Horror takes on a new perspective when it is something you can relate to. Something that is infinitely closer to home. I grew up in the Ozarks, hunting, fishing and camping in some very remote locations. Tales and legends of the Ozarks have therefore always held a special place in my heart. Fortunately for me, there is a wealth of folklore to draw upon, legends and tales that date back to the days when the first European settlers moved into the Missouri Ozarks. Some even date back further than that. Native folklore that strikes a chord in your psyche.
I love my beloved Ozarks. From the rivers and lakes to the deep woods and valleys to the rolling hills and green fields. There is a mysticism to this place. A deep melancholy that resonates in my soul. This land has a memory and it never forgets. Each tale and legend lives and breathes within this land. Darkness lurks deep in those forests and valleys. You can look out into that vastness and find yourself getting lost in the mystique of this place.
I’ve stood on the deck of my uncle’s house, built on a cliff above the magnificent Niangua River Valley and looked into a mist so deep that it looked like I could have stepped off the deck and walked across the valley. All the while, listening to the sound of the water running in the river far below. How can you look upon a sight like that and not wonder what lies in that mist. What manner of creatures exist just beyond our comprehension? What might be moving towards me, cautious to stay just out of sight?
There is an ethereal beauty to this place. An otherworldly quality that hearkens back to a time when there were fewer people and even fewer roads. Only the land and all it’s mysteries that stretch off for as far as they eye and the imagination can reach. I would love to have seen this place before man forever changed the landscape. Walked along the pristine rivers and the primeval stillness of the old growth forests.
The legends here run deep, the folklore resonates throughout the people who have walked the paths less traveled. Within each and everyone of us who remember the old ways and the places still untouched by civilization. There are legends here that will make even the bravest blood run cold. I could tell you those legends, but that would be a much longer tale. No, those stories are best discovered by hearing them over a campfire, over a cup of hot chocolate or a good glass of whiskey. Or within the pages of a good book, under a blanket, when the snow is thick on the ground outside. They are as varied and complex as the Ozark Highlands, themselves.
It is the flavor of the Ozarks that I want to bring to my writing, in the patois of the Hill-folk, as my mother used to say. I want to share these legends and tales with you, through my books and stories. Take you to the places both serene and surreal. Awe inspiring and breath-taking to behold. Places that will make you smile or double check the door lock when you hear something creak outside.
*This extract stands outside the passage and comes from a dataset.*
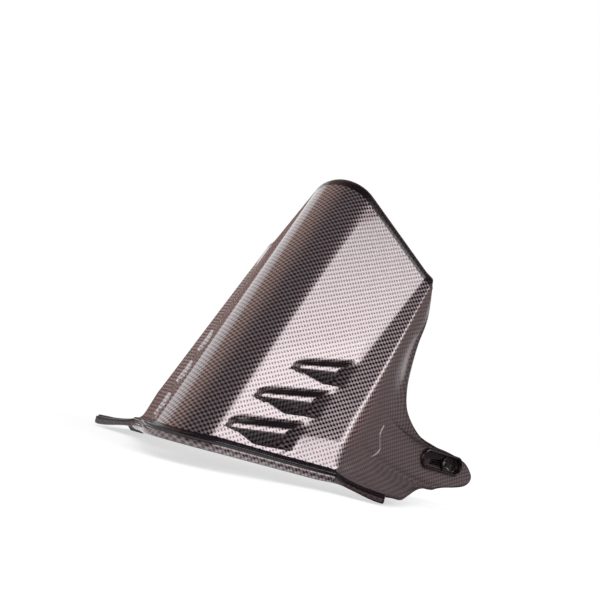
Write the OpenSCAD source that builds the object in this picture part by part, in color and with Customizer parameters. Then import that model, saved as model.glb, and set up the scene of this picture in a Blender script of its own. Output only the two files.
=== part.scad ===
// Rear hugger mudguard: one moulded shell that arches over a motorcycle's rear tyre.
// X points to the rear of the motorcycle, Y to one side, Z up.
// The origin is the bolt hole of the ear on the -Y side, at the floor of its pocket.
// Inside the functions the base rim stands on Z = 0, and placed() moves the whole shell.

/* [Roof] */
// Length of the shoulder line, from the base to the tail's rolled edge
roof_len = 300; // [240:1:380]
// Slope of the roof's ridge above the horizontal, degrees
roof_slope = 46; // [38:0.5:54]
// Half the width across the shoulders at the base
base_half_w = 104; // [92:0.5:125]
// Half the width across the shoulders at the tail
tail_half_w = 95; // [86:0.5:115]
// Height of the ridge above the shoulders, square to the roof
ridge_h = 108; // [90:0.5:130]
// Radius of the rounded crown
crown_r = 37.5; // [28:0.5:48]
// Slope of the side panels in the section, degrees
panel_slope = 56; // [48:0.5:62]
// Wall thickness of the moulding
wall = 3; // [2.4:0.1:4]
// Length of the tail's rolled edge
tail_roll = 9; // [5:0.5:12]
// How far the rolled edge turns in
tail_dip = 4; // [2:0.5:5]

/* [Creases] */
// Half the width across the creases at the tail
crease_tail_y = 88; // [78:0.5:92]
// Half the width across the creases at the upper gill
crease_mid_y = 79; // [70:0.5:84]
// Half the width across the creases at the base
crease_base_y = 67; // [58:0.5:74]

/* [Gills] */
// Height of the lower edge of the top gill
gill_z = 88; // [76:0.5:96]
// Step down from one gill to the next
gill_pitch = 34; // [30:0.5:36]
// Height of a gill's opening where it meets the crease
gill_open = 12; // [8:0.5:14]
// Width of the ledge above each opening
gill_ledge = 4; // [3:0.5:6]
// Height of the sloped wall above each ledge
gill_slope_h = 13; // [9:0.5:15]
// Depth of each ledge under the panel
gill_depth = 5; // [3:0.5:7]
// Depth of the panel's edge at the top of each opening
gill_deep = 13; // [10:0.5:16]
// Gap along the panel between the deep edge and the lip below it
gill_gap = 2; // [1.5:0.5:4]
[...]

After all, what frightens us and drives us are the things that we love to hear about. I mean, who doesn’t love a good ghost story or haunted tale? Writing is a journey. We each experience that journey in our own way. A perspective uniquely our own, different with each individual person. To that journey, I want to bring my own experiences on pathways that wind through the dark forests, deep valleys and remote locations throughout the Ozarks. I want to share those paths with you all.
Take my hand and let’s leave the path. Go with me on this journey through the legends and folklore of the Ozarks. Don’t be afraid. Well, maybe a little afraid. After all, legends are based on real events, somewhere back in history. Just because you don’t believe in ghosts doesn’t mean they don’t exist. It’s easy to believe that the legends aren’t true when you’re safe at home, behind a locked door. It’s something else entirely when you leave the path and walk into the darkness.
I plan to explore that darkness in my writing. There are ghost stories, strange hauntings, unknown creatures and secret folklore yet to tell. Horror stories still to come. Let my writing take you to those places, into the dark recesses of the Ozarks. Listen to the wind howling outside your door. Was that the wind? What else could it be, right? After all, monsters don’t exist. Or do they?
The end really is only the beginning.